Tahun 2003 sudah dimulai program pengembangan penanganan limbah medis tajam dengan metode insinerasi di 21 kabupaten di enam provinsi. Program itu dilakukan setelah survei pada 1.176 rumah sakit di 30 provinsi menunjukkan, hanya 648 (49 persen) rumah sakit memiliki insinerator. Dari 107 rumah sakit di Jakarta hanya 10 yang punya insinerator dan dari 8 puskesmas pembina hanya 5 yang punya insinerator, itu pun hanya 2 yang masih berfungsi.

Menurut Tulus Sibuea sebagian besar rumah sakit di Jakarta punya insinerator untuk memusnahkan limbah medis. Namun, insinerator yang kurang sempurna merupakan penghasil dioksin berbahaya. Sebab, kristal putih hasil pembakaran terbukti mengandung 300 senyawa berbahaya, di antaranya TCDD (tetra chloro difensopora dioksin) senyawa beracun. 

Memang, pengaturan memungkinkan pengiriman limbah medis, antara lain benda tajam, ke rumah sakit yang punya insinerator. Namun, apakah insineratornya memiliki kapasitas cukup untuk menangani tambahan limbah dari rumah sakit lain? Sementara rumah sakit yang tak punya akses ke insinerator pilihannya hanya membakar limbah medisnya di halaman. Bahkan, rumah sakit yang punya insinerator sering tidak punya fasilitas monitoring emisi gas buang cerobong, tidak punya cerobong memadai, dan tanpa gas scrubber sehingga tidak memenuhi persyaratan.

Harus segera diakhiri

Jawa Barat dengan limbah medis 23 ton per hari selama ini hanya punya fasilitas pemusnahan di Cileungsi, Bogor. Sadar akan bahaya yang bisa ditimbulkan akibat  besarnya jumlah limbah medis yang  belum bisa tertangani," ...kondisi ini menjadi kekhawatiran bersama. Sebab, jika tidak segera ditangani, pasti menyebabkan penurunan kualitas lingkungan," kata Gubernur Jabar Danny Setiawan.
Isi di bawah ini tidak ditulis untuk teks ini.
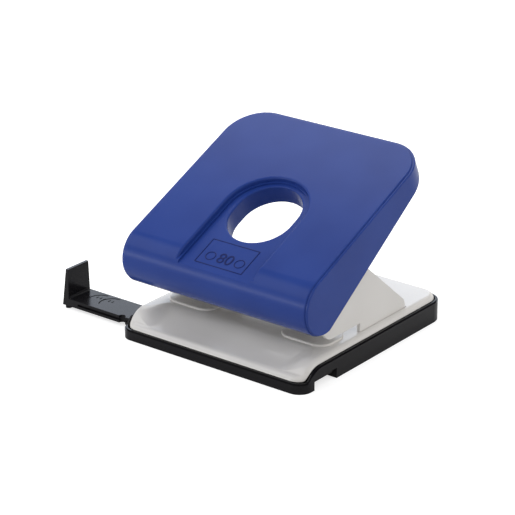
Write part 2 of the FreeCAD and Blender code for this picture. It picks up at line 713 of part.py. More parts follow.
def make_lever_plate():
    """A channel under the moulded cover: a web with a window and two flanges on the axle."""
    x0 = flange_outside - lever_sheet
    outline = [(-lever_boss, 0.0), (-lever_plate_front, web_top), (lever_plate_end, web_top),
               (lever_plate_end, web_top - lever_sheet), (bar_radius + 18.0, -3.6),
               (bar_radius + 5.0, -lever_plate_drop), (bar_radius - 6.0, -lever_plate_drop),
               (0.0, -lever_boss)]
    flange = side_prism(outline, x0, flange_outside)
    flange = flange.fuse(rod(V(x0, 0, 0), V(lever_sheet, 0, 0), 2 * lever_boss))
    web = block(-flange_outside, flange_outside, -lever_plate_front, lever_plate_end,
                web_top - lever_sheet, web_top)
    plate = web.fuse(flange).fuse(mirrored(flange))
    plate = plate.cut(thumb_form(lever_wall + hole_room, -tool_reach, tool_reach))
    plate = plate.cut(across(0, 0, axle_dia + 2 * run_gap)).cut(press_bar_rod(tool_reach))
    for x, along in screw_places:
        plate = plate.cut(through(x, along, screw_dia))
    return on_lever(plate.removeSplitter())


def make_press_bar():
    return on_lever(press_bar_rod(flange_outside))


def make_cover_screws():
    """Cross-head screws that hold the moulded cover on the lever plate, from below."""
    screws = []
    under = web_top - lever_sheet
    for x, along in screw_places:
        shank = rod(V(x, along, under), V(0, 0, lever_sheet + screw_bite), screw_dia)
        head = rod(V(x, along, under - screw_head), V(0, 0, screw_head), screw_head_dia)
        ring = [e for e in head.Edges if e.BoundBox.ZMax < under - screw_head + 0.01]
        head = head.makeChamfer(screw_head / 3, ring)
        for length, width in ((cross_length, cross_width), (cross_width, cross_length)):
            head = head.cut(block(x - length / 2, x + length / 2, along - width / 2,
                                  along + width / 2, under - screw_head - 1,
                                  under - screw_head + cross_depth))
        screws.append(shank.fuse(head).removeSplitter())
    return on_lever(Part.makeCompound(screws))


# ---- punches ---------------------------------------------------------------------------------
def make_punch_pin(x):
    """A headed pin whose end is ground hollow, so that two points start the cut."""
    pin = rod(V(x, punch_y, punch_tip), V(0, 0, head_top - punch_tip), punch_dia)
    scoop = rod(V(x - punch_dia, punch_y, punch_tip + punch_scoop_rise - punch_scoop / 2),
                V(2 * punch_dia, 0, 0), punch_scoop)
    head = rod(V(x, punch_y, head_top - punch_head), V(0, 0, punch_head), punch_head_dia)
    head = head.makeChamfer(punch_head / 3, [e for e in head.Edges
                                             if e.BoundBox.ZMin > head_top - 0.01])
    return pin.cut(scoop).fuse(head).removeSplitter()


def make_return_spring(x):
    """A coil spring between the guide channel and the punch's head."""
    low = channel_high + spring_wire / 2
    rise = head_top - punch_head - spring_wire / 2 - low
    radius = (spring_dia - spring_wire) / 2
    helix = Part.makeHelix(rise / spring_turns, rise, radius)
    corners = []
    for corner in range(spring_sides + 1):
        turn = 2 * math.pi * (corner + 0.5) / spring_sides
        corners.append(V(radius + spring_wire / 2 * math.cos(turn), 0,
                         spring_wire / 2 * math.sin(turn)))
    spring = Part.Wire(helix.Edges).makePipeShell([Part.makePolygon(corners)], True, True)
    spring.translate(V(x, punch_y, low))
    return spring


# ---- paper guide --------------------------------------------------------------------------------
def make_paper_guide():
    """The guide rail with a hollow underside and a groove in either side, and its upright."""
    rail = block(rail_left, rail_inner_end, rail_front, rail_rear, rail_low, rail_high)
    side_wall = groove_depth + rail_rib
    trough = block(rail_left + groove_start, rail_inner_end - rail_end_wall,
                   rail_front + side_wall, rail_rear - side_wall, 0, rail_high - rail_web)
    rail = rail.cut(trough)
    for y0, y1 in ((rail_front - 1, rail_front + groove_depth),
                   (rail_rear - groove_depth, rail_rear + 1)):
        groove = block(rail_left + groove_start, rail_inner_end + 1, y0, y1,
                       groove_low, groove_high)
        rail = rail.cut(groove)
    outlines = []
    for thickness, leans, z in ((upright_foot, (0, 0), rail_low),
                                (upright_tip, upright_draft, upright_top)):
        front, rear = rail_front + leans[0], rail_rear - leans[1]
        corners = [V(rail_left, front, z), V(rail_left, rear, z),
                   V(rail_left - thickness, rear, z), V(rail_left - thickness, front, z)]
        outlines.append(Part.makePolygon(corners + corners[:1]))
    upright = Part.makeLoft(outlines, True, True)
    rail = rail.fuse(upright).cut(through(-plate_side - tick_inset, rail_front, tick_dia))
    front, rear = rail_front + upright_draft[0], rail_rear - upright_draft[1]
    inner, level = rail_left + upright_round, rail_high + upright_round
    corner = block(rail_left, inner, front, rear, rail_high, level)
    rail = rail.fuse(corner.cut(rod(V(inner, front, level), V(0, rear - front, 0),
                                    2 * upright_round)))
    foot = rod(V(rail_left - upright_foot / 2, rail_front + foot_inset, 0),
               V(0, 0, rail_low), foot_dia)
    return rail.fuse(foot).removeSplitter()


# ---- chip tray ----------------------------------------------------------------------------------
def hinge_stud():
    """Lug and stud of the tray on which it swings down from the plate's hinge tab."""
    lug_in = hinge_along - plate_sheet / 2 - stud_room
    lug = block(lug_in - stud_lug, lug_in, hinge_y - hinge_tab, tray_inside_rear + 0.2,
                tray_floor / 2, hinge_z + hinge_tab)
    stud = rod(V(lug_in - stud_lug / 2, hinge_y, hinge_z),
               V(stud_lug / 2 + 2 * stud_room + plate_sheet, 0, 0), stud_dia)
    return lug.fuse(stud)


def support_post(inset, y, top):
    """A post on the tray's floor under the right half of the plate or frame."""
    return rod(V(plate_side - inset, y, tray_floor / 2), V(0, 0, top - tray_floor / 2), post_dia)


def finger_grip():
    """(material inside the right wall, space cut from it) of the grip that opens the tray."""
    inner_front, inner_rear = grip_front - tray_wall, grip_rear + tray_wall
    skin = tray_half - tray_wall / 2
    raised = block(tray_half - grip_reach - tray_wall, skin, inner_front, inner_rear,
                   tray_floor / 2, grip_height + tray_floor)
    panel = block(tray_half - grip_panel - tray_wall, skin, inner_front, inner_rear,
                  tray_floor / 2, grip_top + tray_wall)
    inner = raised.fuse(panel).common(step_prism(tray_rim, step_drop, tray_width, 0.0))
    grip = block(tray_half - grip_reach, tray_half + 1, grip_front, grip_rear, -1, grip_height)
    set_back = block(tray_half - grip_panel, tray_half + 1, grip_front, grip_rear, -1, grip_top)
    return inner, grip.fuse(set_back)


def make_chip_tray():
    tray = plan_block(tray_width, tray_depth, tray_corner, tray_rear_corner, 0.0, 2 * tray_rim)
    tray = tray.common(step_prism(tray_rim - rim_rebate, step_drop, tray_width, -1.0))
    rim = plan_block(tray_width - 2 * rim_rebate, tray_depth - 2 * rim_rebate,
                     tray_corner - rim_rebate, tray_rear_corner - rim_rebate, 0.0,
                     2 * tray_rim)
    tray = tray.fuse(rim.common(step_prism(tray_rim, step_drop, tray_width, -1.0)))
    inside = plan_block(tray_width - 2 * tray_wall, tray_depth - 2 * tray_wall,
                        tray_corner - tray_wall, tray_rear_corner - tray_wall, tray_floor,
                        3 * tray_rim)
    inner, space = finger_grip()
    tray = tray.cut(inside).fuse(inner).cut(space)
    notch = block(-tray_half - 1, -tray_half + tray_wall + 0.01, rail_front - notch_room,
                  rail_rear + notch_room, rail_low - touch_gap, 3 * tray_rim)
    slot_half = plate_sheet / 2 + stud_room
    slot = block(hinge_along - slot_half, hinge_along + slot_half, tray_inside_rear - 0.01,
                 tray_depth / 2 + 1, tray_floor, 3 * tray_rim)
    relief = block(-tray_half, tray_half, hinge_y, tray_depth, tray_rim - rim_relief, tool_reach)
    tray = tray.cut(notch).cut(slot).cut(mirrored(slot)).cut(relief)
    additions = [hinge_stud(), support_post(post_inset - 1.0, punch_y + post_front, web_low),
                 support_post(post_inset + 1.0, plate_rear - post_rear, plate_under)]
    for shape in additions:
        tray = tray.fuse(shape).fuse(mirrored(shape))
    return tray.removeSplitter()


def save(name, shape):
    shape.exportStep("parts/" + name + ".step")
    print(name, "solids", len(shape.Solids), "volume", round(shape.Volume, 1),
          "valid", shape.isValid())


def main():
    os.makedirs("parts", exist_ok=True)
    save("base_plate", make_base_plate())
    save("bearing_frame", make_bearing_frame())
    save("die_bush_left", make_die_bush(-punch_x))
    save("die_bush_right", make_die_bush(punch_x))
    save("guide_channel", make_guide_channel())
    save("lever_axle", make_lever_axle())
    save("axle_clip_left", make_axle_clip(-1))
    save("axle_clip_right", make_axle_clip(1))
    save("frame_rivets", make_frame_rivets())
    save("saddle_rivets", make_saddle_rivets())
    for side, x in saddle_x.items():
        save("rail_saddle_" + side, make_rail_saddle(x))
    save("rail_detent_spring", make_rail_detent())
    save("lever_cover", make_lever_cover())
    save("lever_plate", make_lever_plate())
    save("press_bar", make_press_bar())
    save("cover_screws", make_cover_screws())
    save("punch_pin_left", make_punch_pin(-punch_x))
    save("punch_pin_right", make_punch_pin(punch_x))
    save("return_spring_left", make_return_spring(-punch_x))
    save("return_spring_right", make_return_spring(punch_x))
    save("paper_guide", make_paper_guide())
    save("chip_tray", make_chip_tray())


main()
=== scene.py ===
"""Looks of a two-hole desk punch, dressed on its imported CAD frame.

Metres, +Z up, the user at -Y.  The sections follow the punch as it is put together.
"""
import math

import bpy
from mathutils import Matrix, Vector


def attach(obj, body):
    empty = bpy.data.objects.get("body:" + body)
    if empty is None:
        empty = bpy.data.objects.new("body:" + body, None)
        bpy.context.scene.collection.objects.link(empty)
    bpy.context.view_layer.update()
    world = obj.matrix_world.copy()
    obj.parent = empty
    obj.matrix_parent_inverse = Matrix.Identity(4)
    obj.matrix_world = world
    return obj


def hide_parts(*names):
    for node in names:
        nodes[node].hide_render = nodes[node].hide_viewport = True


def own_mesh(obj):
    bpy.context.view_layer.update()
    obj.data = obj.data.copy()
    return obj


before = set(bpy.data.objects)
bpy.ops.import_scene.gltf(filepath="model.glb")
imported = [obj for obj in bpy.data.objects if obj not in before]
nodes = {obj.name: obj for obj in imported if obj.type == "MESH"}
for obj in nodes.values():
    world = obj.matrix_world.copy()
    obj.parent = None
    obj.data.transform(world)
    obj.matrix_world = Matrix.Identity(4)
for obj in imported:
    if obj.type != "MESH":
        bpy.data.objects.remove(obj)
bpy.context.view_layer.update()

# ---- base plate and bearing frame -------------------------------------------------------------
# The base plate is deep-drawn sheet and the bearing frame a bent steel channel.  Both are
# dipped, then stoved with a light grey enamel that flows round their edges.


def linear(code):
    """An sRGB hex colour such as "#2B3F8F" as the linear RGBA that a shader takes."""
    parts = [int(code[i:i + 2], 16) / 255 for i in (1, 3, 5)]
    return [p / 12.92 if p <= 0.04045 else ((p + 0.055) / 1.055) ** 2.4 for p in parts] + [1.0]


def add_node(material, kind, settings=None, links=None):
    """Add a node; settings are its inputs or attributes, links are {input: (node, output)}."""
    made = material.node_tree.nodes.new(kind)
    for name, value in (settings or {}).items():
        if isinstance(name, int) or name in made.inputs:
            made.inputs[name].default_value = value
        else:
            setattr(made, name, value)
    for name, (source, output) in (links or {}).items():
        material.node_tree.links.new(source.outputs[output], made.inputs[name])
    return made


def new_material(name):
    """An empty node material and its output node."""
    material = bpy.data.materials.new(name)
    material.use_nodes = True
    material.node_tree.nodes.clear()
    return material, add_node(material, "ShaderNodeOutputMaterial")


def dress(names, material):
    """Give CAD nodes their finish."""
    for name in names:
        nodes[name].data.materials.clear()
        nodes[name].data.materials.append(material)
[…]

Pemprov Jabar mengalokasikan dana Rp 187 miliar khusus untuk pengolahan limbah. Dalam tahap pertama telah dikucurkan Rp 63 miliar kepada PT Jasa Medivest untuk membangun komplek pengolahan limbah medis, insinerator, pengontrol pencemaran udara (air pollution control) berikut area penyimpanan di Desa Cikampek Pusaka, Kabupaten Karawang.
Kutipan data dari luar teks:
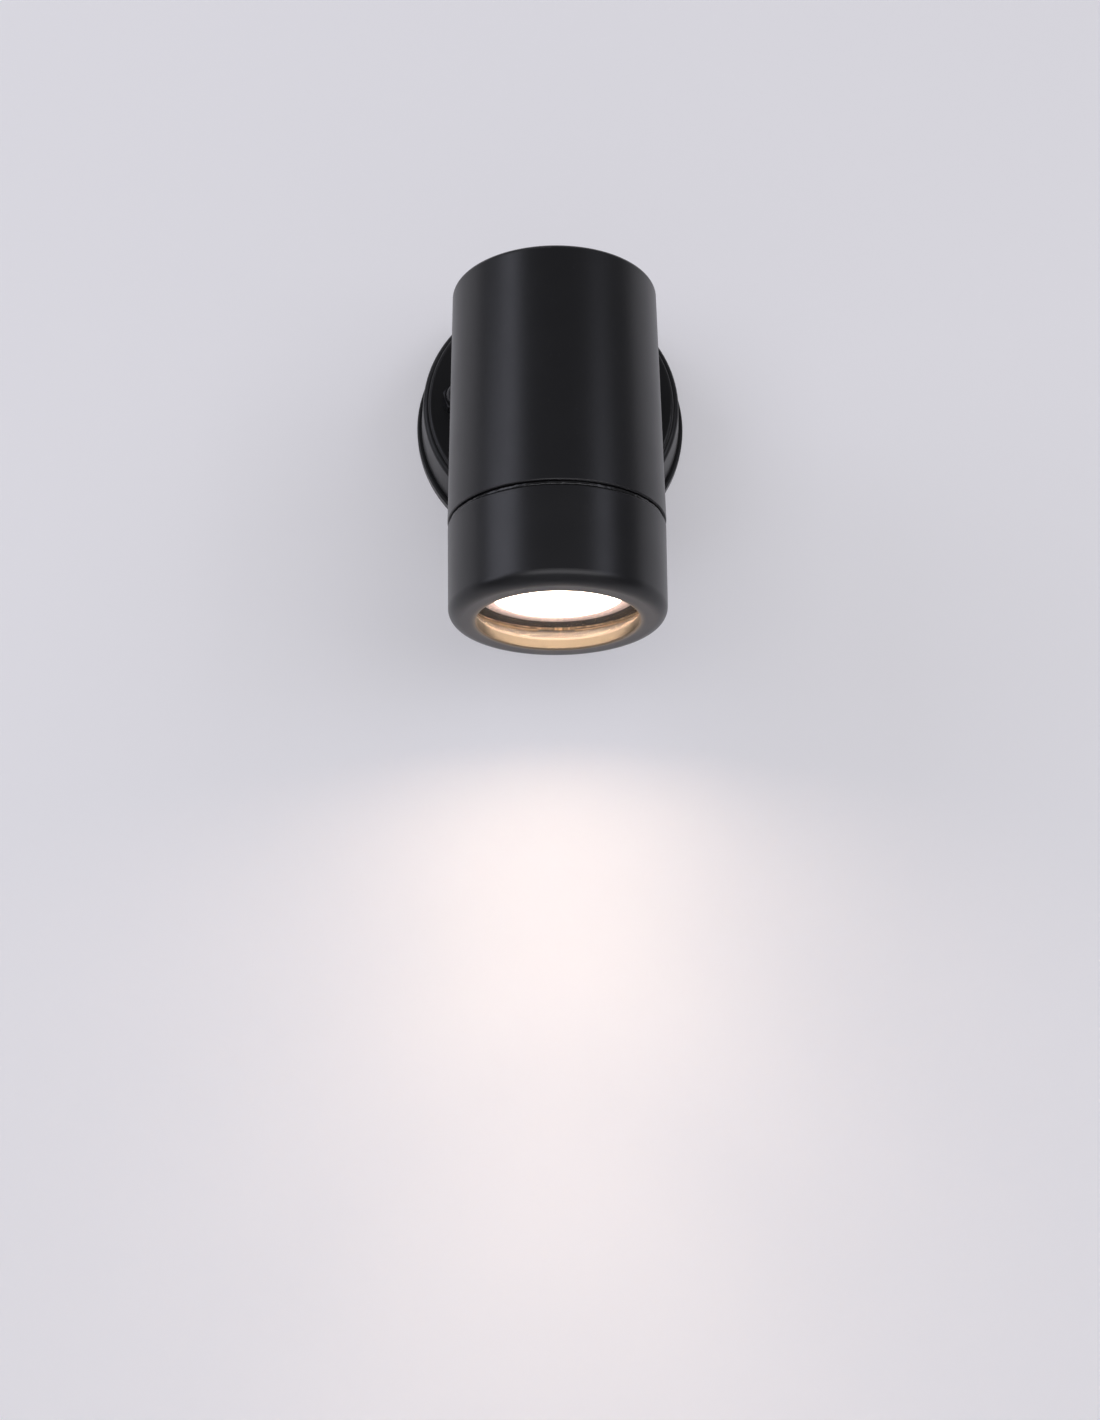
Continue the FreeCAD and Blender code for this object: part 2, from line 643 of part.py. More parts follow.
def swivel_arm():
    neck = block(-arm_half, arm_half, collar_front - COLLAR_T / 2, pivot_depth, -NECK_H / 2, NECK_H / 2)
    long_edges = [edge for edge in neck.Edges if abs(edge.tangentAt(0).y) > 0.99]
    neck = neck.makeFillet(NECK_EDGE_R, long_edges)
    step_front = collar_front + COLLAR_STEP_T
    collar = turned_y([(0, collar_back, 0), (COLLAR_D / 2, collar_back, 0),
                       (COLLAR_D / 2, collar_front, COLLAR_EDGE_R), (COLLAR_STEP_D / 2, collar_front, 0),
                       (COLLAR_STEP_D / 2, step_front, COLLAR_STEP_R), (0, step_front, 0)])
    stem = rod_y(STEM_D, stem_end, collar_front)
    hub = rod_x(HUB_D, -arm_half, arm_half, pivot_depth, 0)
    arm = stem.fuse([collar, neck, hub]).removeSplitter()
    outlet_depth = pivot_depth - OUTLET_BACK
    bore = rod_y(STEM_BORE_D, stem_end - PAST, outlet_depth)
    bore = bore.fuse(Part.makeSphere(STEM_BORE_D / 2, point(0, outlet_depth, 0)))
    outlet = rod_z(OUTLET_D, -NECK_H, 0, 0, outlet_depth)
    pivot = rod_x(TILT_BOLT_D + 2 * RUN_FIT, -arm_half - PAST, arm_half + PAST, pivot_depth, 0)
    seal_in = (SEAL_MID_D - SEAL_CORD_D) / 2 - SEAT_FIT
    seal_out = (SEAL_MID_D + SEAL_CORD_D) / 2 + SEAT_FIT
    seal_floor = collar_back + SEAL_GROOVE_DEPTH
    seal_groove = turned_y([(seal_in, collar_back - PAST, 0), (seal_out, collar_back - PAST, 0),
                            (seal_out, seal_floor, 0), (seal_in, seal_floor, 0)])
    return arm.cut([bore, outlet, pivot, seal_groove, stop_groove()])


def swivel_seal():
    centre = collar_back + SEAL_GROOVE_DEPTH - SEAL_CORD_D / 2
    return Part.makeTorus(SEAL_MID_D / 2, SEAL_CORD_D / 2, point(0, centre, 0), V(0, 1, 0))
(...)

PT Jasa Medivest merupakan usaha patungan dengan komposisi 95 persen saham Pantai Medivest Sdn Bhd Malaysia dan 5 persen saham PT Jasa Sarana, perusahaan milik Pemprov Jabar. Jasa Medivest nantinya mengoperasikan fasilitas proses insinerasi terpusat untuk menangani limbah medis seluruh Jabar dalam tahap pertama bisa diproses 12 ton limbah medis per hari dengan target kapasitas operasional 48 ton per hari. Manajemen pemusnahan terintegrasi dilakukan sejak pengumpulan di semua rumah sakit sampai pengangkutan ke lokasi tempat pembuangan akhir yang aman. Konsep ini membantu institusi kesehatan di Jabar mengelola limbah medis dan lebih berbahaya secara sistematik dan aman, sekaligus menjadikan daerah itu pelopor dalam proses sentralisasi fasilitas limbah medis di Indonesia.
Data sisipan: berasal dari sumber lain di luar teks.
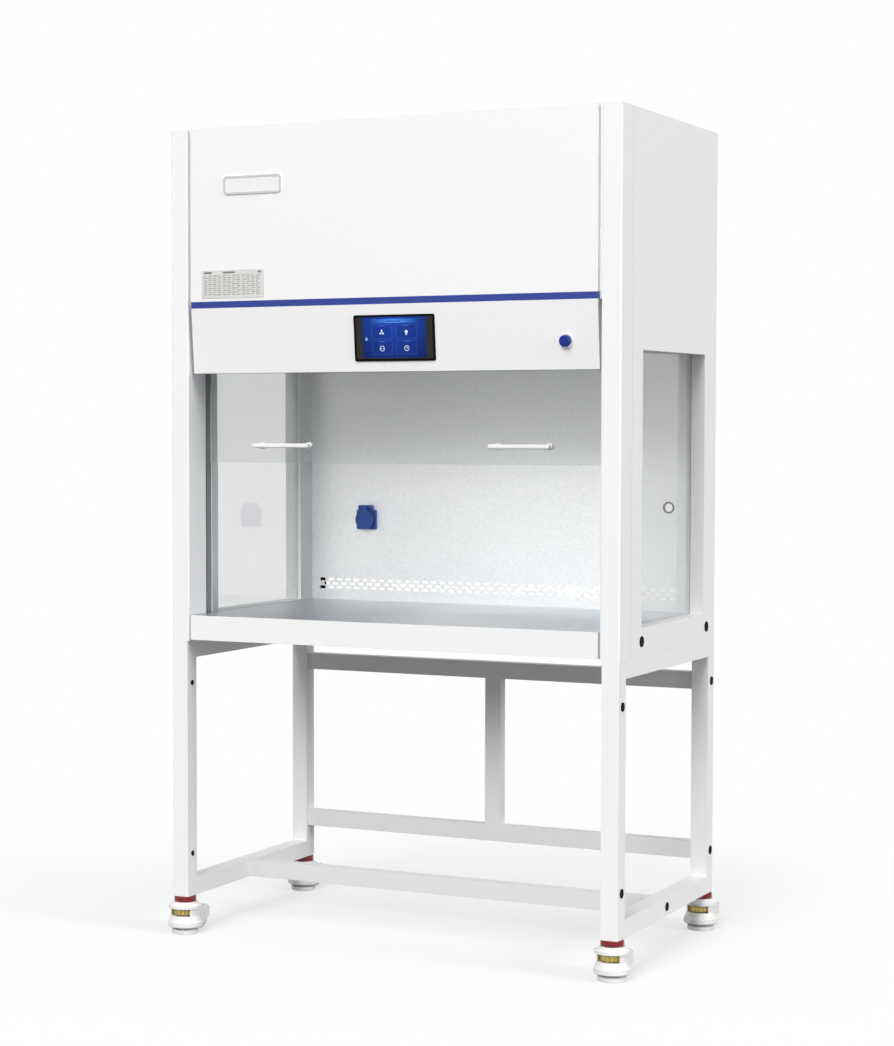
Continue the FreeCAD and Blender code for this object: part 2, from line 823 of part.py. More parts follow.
# Turns a piece so that its Z axis points out of the slanted face at the button's place
def button_seat(piece):
    piece.Placement = FreeCAD.Placement(FreeCAD.Vector(), FreeCAD.Rotation(FreeCAD.Vector(1, 0, 0), 90))
    bind(piece, **{
        "Placement.Base.x": "button_offset",
        "Placement.Base.y": "front + hood_recess - button_rise * sin(slant)",
        "Placement.Base.z": "hood_bottom + button_rise * cos(slant)",
        "Placement.Rotation.Angle": "90 deg + slant",
    })
    return piece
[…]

Pilihan Jabar berpartner dengan Pantai Medivest Sdn Bhd tepat sekali. "Sejak tahun 1997 kami sudah go public serta dipercaya menangani limbah medis dari 22 rumah sakit di Malaysia, menjadikan perusahaan  ini kisah sukses dalam bidang kesehatan berikut penanganan limbah medis," kata Azman Ibrahim, Dirut Pantai Medivest Sdn Bhd. Pabrik pengolah limbah berbahaya mereka didirikan di Bukit Rambai, Melaka, dengan investasi 18 juta ringgit.         

Jalan panjang telah dilalui pemprov Jabar dalam mewujudkan tekad mengatasi penyebaran penyakit dan pencermaran lingkungan dari limbah medis serta limbah bahan berbahaya beracun. Perjanjian kerja samanya dengan investor asal Malaysia ditandatangani November 2006, dan baru pertengahan bulan ini instalasi pemusnah limbah medis di Karawang mulai dibangun. Paling tidak, ancaman pencemaran lingkungan dari limbah medis setempat sudah akan bisa teratasi.

Adapun potensi ancaman serupa di daerah lain  masih disembunyikan dan tak berani diwacanakan.